Dan O’Brien: I was able to get over it in a couple of days, but the toughest part was dealing with the people around me – family and friends who were disappointed. What happened there set my path for the next four years.

Bernadette Mansur: I distinctly remember I was at a festival in Boston Harbor and John Duerden, our president, called me and, in his British accent said, “Bernadette, I just heard a report that seems rather odd. It seems like Dan has not made the Olympic team. Can you verify this?” We of course did and immediately got on a conference call. We decided that the best course of action was to continue with the ads and find ways of having Dan sit out, cheering on Dave. I think it showed that we had a sense of humor and that was Reebok at the time. So un-incorporate. A lot of companies wouldn’t do that.

Darren: What then happened to the campaign?

Dave Johnson: Well, we had about 10 spots that we already filmed that we couldn’t use, so we filmed three new ones. The funny thing is that I almost didn’t make it as well. I qualified, but when I left the track, my foot hurt. Doctors told me I had a stress fracture and that their advice was that I shouldn’t go the games.

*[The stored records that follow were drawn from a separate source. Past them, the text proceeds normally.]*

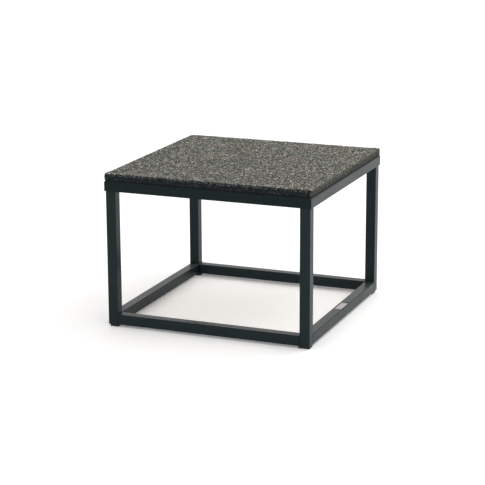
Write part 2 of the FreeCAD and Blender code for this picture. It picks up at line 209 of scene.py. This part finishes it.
def rubber(name):
    """Moulded black foot rubber: fine sparkle grain, scuffed paler near the floor."""
    finish = Finish(name)
    grain = finish.noise(1400.0, 2.0)
    scuff = finish.noise(260.0, 5.0, 0.7)
    low = finish.ramp(finish.parts(finish.place)[2], ((0.0, 1.0), (SCUFF_HEIGHT, 0.0)))
    scuffed = finish.math("MULTIPLY", low, finish.ramp(scuff, ((0.45, 0.0), (0.7, 0.5))))
    tone = finish.mix(grain, (0.006, 0.007, 0.008), (0.014, 0.015, 0.016))
    tone = finish.mix(scuffed, tone, (0.09, 0.085, 0.08))
    finish.set(
        Base_Color=tone,
        Roughness=finish.ramp(grain, ((0.3, 0.55), (0.7, 0.75))),
        Specular_IOR_Level=0.3,
        Normal=finish.bump(grain, 0.25, 0.1 * MM),
    )
    return finish.material


PLY = 1.4 * MM
WAVE_PERIOD = math.pi / 10  # of a wave texture of scale 1


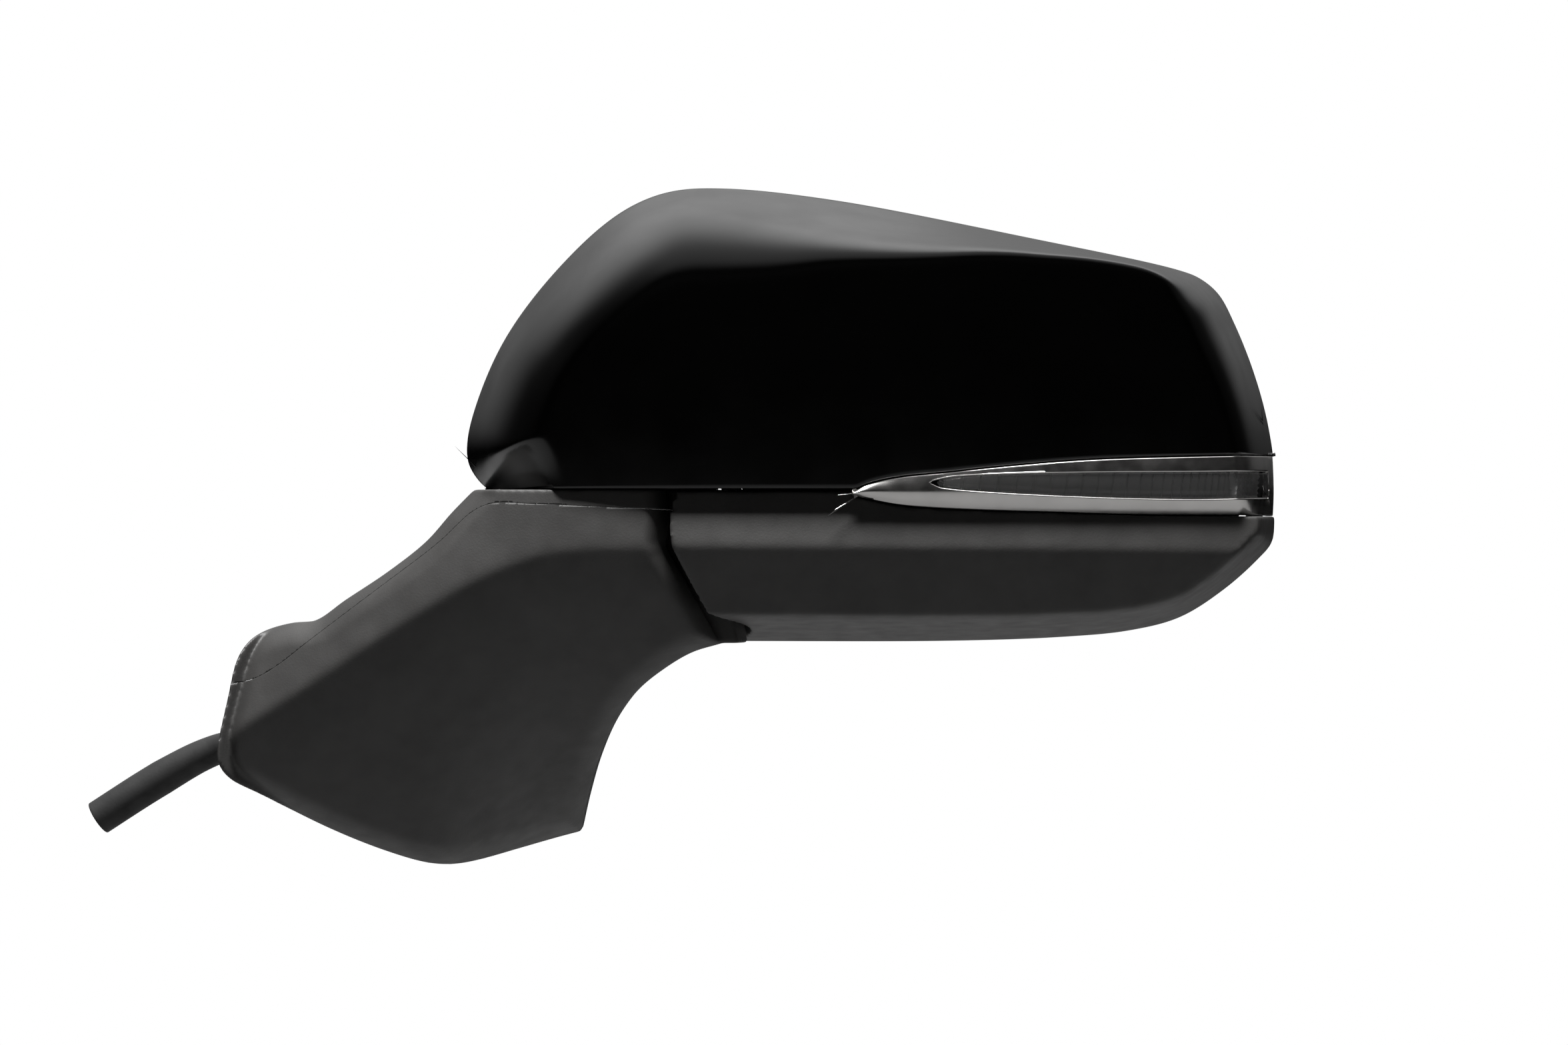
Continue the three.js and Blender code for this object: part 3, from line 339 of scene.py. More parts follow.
def lathe(name, profile, sides=96):
    """A solid turned round the fold axis from [radius, z] pairs that start and end on it."""
    inner = profile[1:-1]
    points = [[0, 0, profile[0][1]], [0, 0, profile[-1][1]]]
    for k in range(sides):
        angle = 2 * math.pi * k / sides
        points += [[radius * math.cos(angle), radius * math.sin(angle), z] for radius, z in inner]
    n = len(inner)
    faces = []
    for k in range(sides):
        a, b = 2 + k * n, 2 + ((k + 1) % sides) * n
        faces += [[0, b, a], [1, a + n - 1, b + n - 1]]
        faces += [[a + j, b + j, b + j + 1, a + j + 1] for j in range(n - 1)]
    return outward(new_object(name, points, faces))


def relief(name, outline, centre, front, back, front_rings, back_rings):
    """A closed solid over an outline, from front(x, z) back to back(x, z), in rings round a centre."""
    outline = np.asarray(outline, float)
    centre = np.asarray(centre, float)
    n = len(outline)
    layers = []
    faces = []
    start = 0
    starts = []
    for height, count in ((front, front_rings), (back, back_rings)):
        scales = 1 - (np.arange(count) / count) ** 1.8
        flat = (centre + (outline - centre) * scales[:, None, None]).reshape(-1, 2)
        flat = np.vstack([flat, centre])
        x, z = flat.T
        layers.append(np.stack([x, height(x, z) + 0 * x, z], axis=1))
        starts.append(start)
        for k in range(count - 1):
            for i in range(n):
                a, b = start + k * n + i, start + k * n + (i + 1) % n
                faces.append([a, b, b + n, a + n])
        last = start + (count - 1) * n
        faces += [[last + i, last + (i + 1) % n, start + count * n] for i in range(n)]
        start += count * n + 1
    front_faces = front_rings * n
    faces = faces[:front_faces] + [face[::-1] for face in faces[front_faces:]]
    for i in range(n):
        j = (i + 1) % n
        faces.append([starts[0] + j, starts[0] + i, starts[1] + i, starts[1] + j])
    return outward(new_object(name, np.vstack(layers), faces))


# ------------------------------------------------------------ materials
def noise(nodes, links, scale, detail=2, roughness=0.5):
    """A noise over the object's own coordinates. scale is in waves per metre."""
    place = nodes.new("ShaderNodeTexCoord")
    made = nodes.new("ShaderNodeTexNoise")
    made.inputs["Scale"].default_value = scale
    made.inputs["Detail"].default_value = detail
    made.inputs["Roughness"].default_value = roughness
    links.new(place.outputs["Object"], made.inputs["Vector"])
    return made.outputs["Fac"]


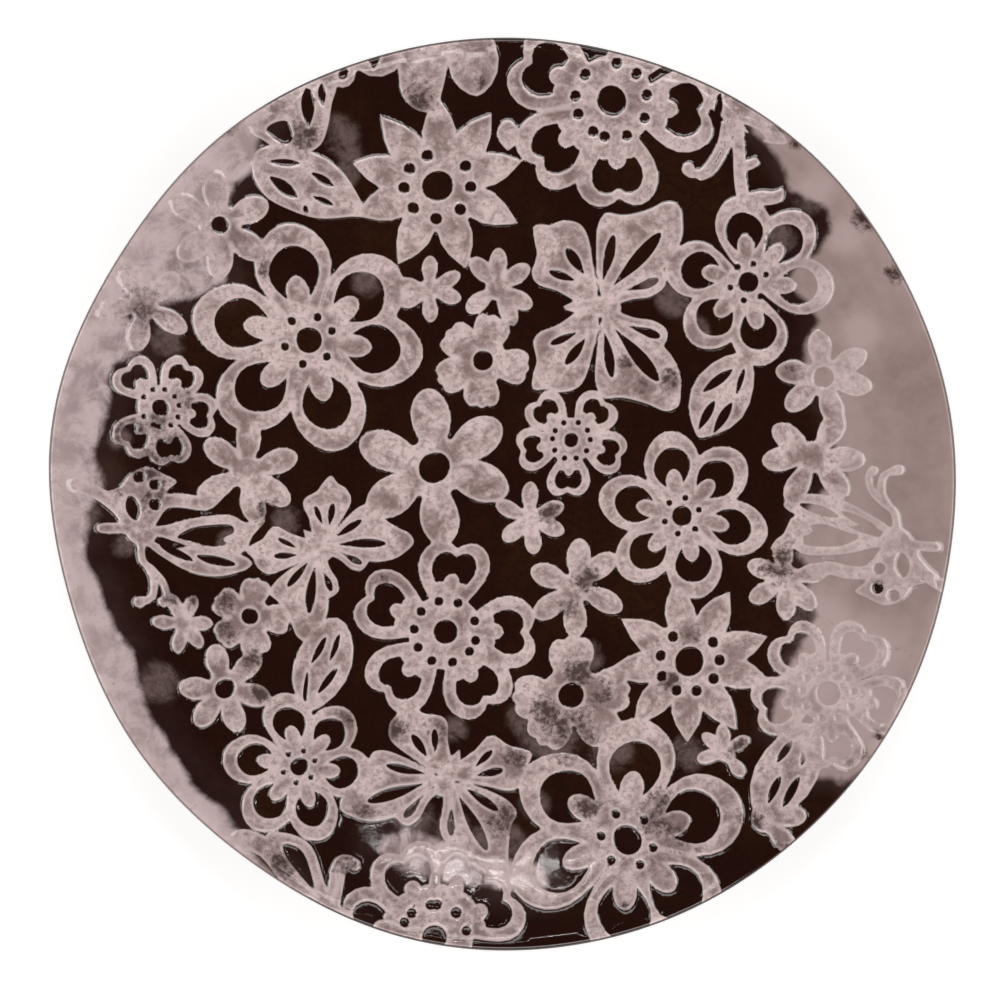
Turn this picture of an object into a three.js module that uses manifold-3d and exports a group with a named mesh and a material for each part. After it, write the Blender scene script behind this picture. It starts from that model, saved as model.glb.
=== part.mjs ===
// A round stoneware platter, made from one rolled slab: a flat foot, a broad nearly flat well and a
// rim that turns up gently to a rounded lip. A lace mat of flowers, butterflies and leaves was
// pressed into the soft clay, so the flowers lie sunk in the surface and the clay between them
// stands proud. Millimetres, +Z up, the foot on z = 0, seen from above with +Y at the top.
import * as THREE from "three";
import { mergeVertices } from "three/addons/utils/BufferGeometryUtils.js";
import Module from "manifold-3d";

// The slab
const PLATTER_RADIUS = 170;
const PLATTER_HEIGHT = 28;
const SLAB_THICKNESS = 7;
const WELL_RADIUS = 100;
const FOOT_RADIUS = 104;
const LIP_RADIUS = 2.4;
const RIM_CURVE = 1.75; // 1 is a straight cone; more keeps the rim low and turns it up at the lip
const ROUND_STEPS = 40;
const RIM_STEPS = 2;
const LIP_STEPS = 3;
const LIP_START = -50; // where the rounding starts on the outside, in degrees above level

// The hand-cut edge: how far it wanders from a true circle, in waves round the rim
const EDGE_WAVES = [
  { waves: 2, depth: 0.87, turn: -75.6 },
  { waves: 3, depth: 1.06, turn: 41.5 },
  { waves: 4, depth: 0.3, turn: -2.3 },
  { waves: 5, depth: 0.29, turn: -32.7 },
  { waves: 6, depth: 0.2, turn: -8.1 },
  { waves: 7, depth: 0.35, turn: 13.8 },
  { waves: 8, depth: 0.23, turn: -6.8 },
  { waves: 9, depth: 0.33, turn: 11.5 },
];

// The pressed lace
const PRESS_DEPTH = 0.9;
const PRESS_TO_LIP = 1.2; // clay left unpressed between the lace and the crown of the lip
const MAT_RADIUS = 170; // the lace mat's own radius, on which the places below are measured
const BUTTON_SIDES = 7;
const SEED_SIDES = 5;

const GLAZE = { color: 0x35201a, roughness: 0.2, metalness: 0 };

const degrees = THREE.MathUtils.degToRad;
const matScale = PLATTER_RADIUS / MAT_RADIUS;

// The slab's section

const crownRadius = PLATTER_RADIUS - LIP_RADIUS;

// The top climbs from the well's edge to the crown of the lip
function topHeight(radius) {
  const climb = Math.max(0, radius - WELL_RADIUS) / (crownRadius - WELL_RADIUS);
  return SLAB_THICKNESS + (PLATTER_HEIGHT - SLAB_THICKNESS) * climb ** RIM_CURVE;
}

function rimRadii(outermost) {
  const radii = [];
  for (let i = 0; i <= RIM_STEPS; i++)
    radii.push(WELL_RADIUS + ((outermost - WELL_RADIUS) * i) / RIM_STEPS);
  return radii;
}

function slabSection() {
  const points = [new THREE.Vector2(0, 0), new THREE.Vector2(FOOT_RADIUS, 0)];
  const spread = (crownRadius - FOOT_RADIUS) / (crownRadius - WELL_RADIUS);
  for (const radius of rimRadii(crownRadius).slice(1, -1)) {
    const outside = FOOT_RADIUS + (radius - WELL_RADIUS) * spread;
    points.push(new THREE.Vector2(outside, topHeight(radius) - SLAB_THICKNESS));
  }
  for (let i = 0; i <= LIP_STEPS; i++) {
    const angle = degrees(LIP_START + ((90 - LIP_START) * i) / LIP_STEPS);
    points.push(new THREE.Vector2(
      crownRadius + LIP_RADIUS * Math.cos(angle),
      PLATTER_HEIGHT - LIP_RADIUS + LIP_RADIUS * Math.sin(angle),
    ));
  }
  for (const radius of rimRadii(crownRadius).slice(0, -1).reverse())
    points.push(new THREE.Vector2(radius, topHeight(radius)));
  points.push(new THREE.Vector2(0, SLAB_THICKNESS));
  return points;
}

// The layer of clay that the lace can press into, from just above the surface down to its depth
function pressedSection() {
  const radii = rimRadii(crownRadius - PRESS_TO_LIP);
  const floor = radii.map((r) => new THREE.Vector2(r, topHeight(r) - PRESS_DEPTH));
  const above = radii.map((r) => new THREE.Vector2(r, topHeight(r) + PRESS_DEPTH)).reverse();
  return [
    new THREE.Vector2(0, SLAB_THICKNESS - PRESS_DEPTH),
    ...floor,
    ...above,
    new THREE.Vector2(0, SLAB_THICKNESS + PRESS_DEPTH),
  ];
}

function edgeWander(angle) {
  return EDGE_WAVES.reduce(
    (sum, w) => sum + w.depth * Math.cos(w.waves * (angle - degrees(w.turn))),
    0,
  );
}

// A section turned about the vertical axis, its outer parts let out to the hand-cut edge
function turned(section) {
  const geometry = new THREE.LatheGeometry(section, ROUND_STEPS);
  geometry.rotateX(Math.PI / 2);
  const position = geometry.getAttribute("position");
  for (let i = 0; i < position.count; i++) {
    const x = position.getX(i);
    const y = position.getY(i);
    const radius = Math.hypot(x, y);
    const reach = Math.max(0, radius - FOOT_RADIUS) / (PLATTER_RADIUS - FOOT_RADIUS);
    const out = radius ? 1 + (reach * edgeWander(Math.atan2(y, x))) / radius : 1;
    position.setXY(i, x * out, y * out);
  }
  return geometry;
}

// Outlines of the lace. A blade is the same shape on both sides of its middle line. Each pair in its
// form is a share of its length and a share of its half width, and a last pair on the middle line
// that lies back from the one before it is a notch.
const ROUND_PETAL = [[0.05, 0.4], [0.66, 1], [0.97, 0.5]];
const SMALL_PETAL = [[0, 0.5], [0.72, 1], [1, 0]];
const NOTCHED_PETAL = [[0.05, 0.4], [0.72, 1], [1, 0.58], [0.9, 0]];
const POINTED_PETAL = [[0.05, 0.3], [0.55, 1], [1, 0]];
const ROUND_GAP = [[0, 0], [0.62, 1], [0.97, 0.5]];
const HEART_GAP = [[0, 0], [0.66, 1], [1, 0.4]];
const TONGUE = [[0.1, 0.5], [0.7, 1], [1, 0]];
const SLOT = [[0, 0], [0.6, 1], [1, 0]];
const LEAF = [[0, 0], [0.28, 0.9], [0.66, 0.9], [1, 0]];
const WING = [[0, 0.15], [0.76, 1], [1, 0.62], [0.94, 0]];

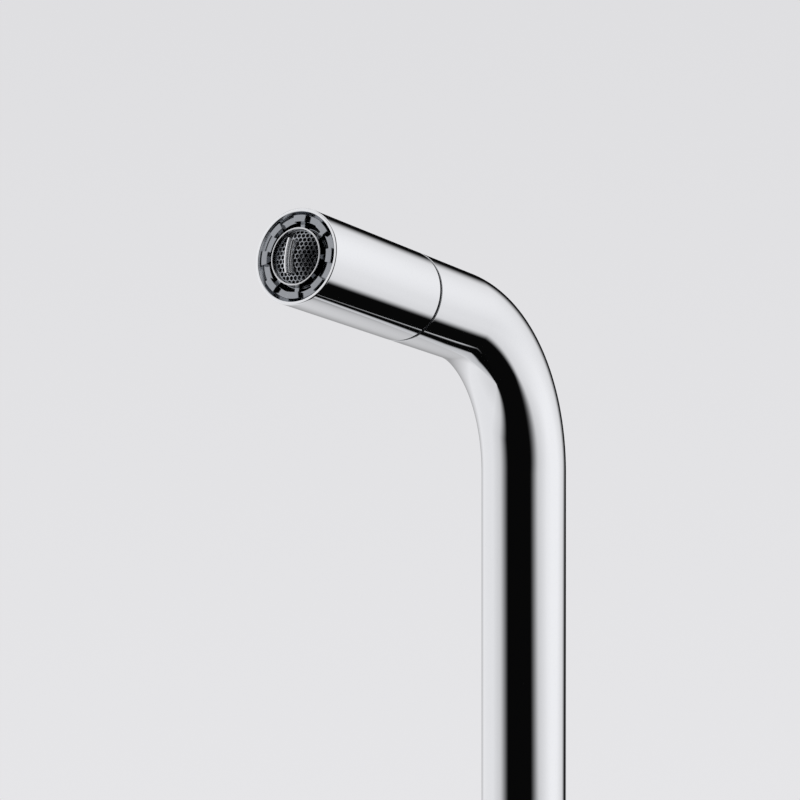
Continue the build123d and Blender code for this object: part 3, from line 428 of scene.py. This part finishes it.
# Spout tube: drawn brass tube, bent once over a mandrel, polished and chromed. Its two cut ends are deburred,
# and it turns on the body with the bush pressed into its foot.
tube_radius, tube_wall, tube_sides = 20.0, 1.5, 192
foot_z, bend_start, bend_radius, bend_steps, neck_run = 72.05, 270.0, 73.5, 96, 45.2
bend_turn = math.radians(81)
seam_gap = 1.7
head_direction = Vector((0, -math.sin(bend_turn), math.cos(bend_turn)))
bend_end = Vector((0, -bend_radius * (1 - math.cos(bend_turn)),
                   bend_start + bend_radius * math.sin(bend_turn)))
seam = (bend_end + neck_run * head_direction) * mm
head_frame = Matrix.Translation(seam) @ Matrix(((1, 0, 0), (0, head_direction.z, head_direction.y),
                                                (0, -head_direction.y, head_direction.z))).to_4x4()


def pipe(radius, sides, start_z, steps, run):
    """Leave in edit mode the wall of a pipe that rises, takes the bend and starts along the head's axis."""
    bpy.ops.object.select_all(action="DESELECT")
    bpy.ops.mesh.primitive_circle_add(vertices=sides, radius=radius * mm)
    bpy.ops.object.mode_set(mode="EDIT")
    bpy.ops.transform.translate(value=(0, 0, start_z * mm))
    straight = (0, 0, (bend_start - start_z) * mm)
    bpy.ops.mesh.extrude_region_move(TRANSFORM_OT_translate={"value": straight})
    # with no window, a spin turns the other way
    bpy.ops.mesh.spin(steps=steps, angle=-bend_turn, center=(0, -bend_radius * mm, bend_start * mm),
                      axis=(1, 0, 0))
    bpy.ops.mesh.extrude_region_move(TRANSFORM_OT_translate={"value": run * mm * head_direction})


def walled(thickness):
    """Give an open pipe its wall, inwards."""
    bpy.ops.mesh.select_all(action="SELECT")
    bpy.ops.mesh.normals_make_consistent(inside=False)
    bpy.ops.object.mode_set(mode="OBJECT")
    modified(bpy.context.object, "SOLIDIFY", thickness=thickness * mm, offset=-1)
    bpy.ops.object.mode_set(mode="EDIT")


pipe(tube_radius, tube_sides, foot_z, bend_steps, neck_run - seam_gap / 2)
walled(tube_wall)
tube = shaped("drawn_tube", upright, edge=0.2)
tube.data.materials.append(chrome)
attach(tube, "spout")
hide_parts("spout_tube")


# Dock guide: sleeve moulded in dark grey acetal and pressed into the spout's mouth, with a seat for the ring
# magnet. Its thin flange is plated. It covers the tube's cut edge and shows as a grey line between the
# chromed rims.
dock_outer, dock_bore, dock_front, dock_length = 18.48, 15.25, -0.1, 30.0
magnet_back, magnet_front, magnet_floor = -5.5, -1.5, 16.1
flange_radius, flange_thickness, flange_back = 19.75, 0.2, -seam_gap / 2
flange_front = flange_back + flange_thickness
lead_in, back_edge, back_bevel, plate_start = 0.8, 0.4, 0.3, 0.2
dock_back = dock_front - dock_length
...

I went and of course won the Bronze in Barcelona.

Darren: Was the “Dan & Dave” campaign a failure?

Dan O’Brien: Everyone says that and I don’t think it was at all. It paid off big time for them. How much more would they have gotten out of it if we both made the team? A USA Today ad for the winner? And when I didn’t make the team, I don’t think anyone at Reebok got fired.

Dave Johnson: It wasn’t a failure because we definitely helped them sell that cross-training shoe that was in the ads. But I was definitely personally disappointed because it took a lot out of me for him not to be there. He brought out the best in me and I wanted to go up against Dan in Barcelona and beat him. They also told us that there was tentative plans to go on with Johnny Carson and host “Saturday Night Live.” That would have been cool.

Darren: Dan, you signed with Nike in 1993. What was your thinking there?

Dan O’Brien: Nike snatched me at like five times the amount of money that Reebok was paying me and in the end, they did it so that nobody else could use me because I wasn’t in much advertising heading into 1996. Nike supports me to this day, which I am grateful for.

Darren: Do you guys get recognized even today?

Dan O’Brien: People still stop me in airports and say things like, “Thank you for representing us at the Games.”

Dave Johnson: At track meets it happens, but it also happens with the parents of the friends of my kids since they knew of the spots.

Darren: Did you keep anything from the spots?

Dave Johnson: I have them somewhere. I also have a poster that Reebok made of me and Shaq.

Darren: Do you guys keep in touch?

Dan O'Brien: Yeah, we see each other every year or so and every time it doesn't seem like a year has gone by. Dave's the same guy I competed against.

The “Dan & Dave” spots will have forever have a special place in my heart and in sports business history. The latter has to do with the fact that a Reebok athlete actually did win gold that year: Robert Zmelik of Czechoslovakia.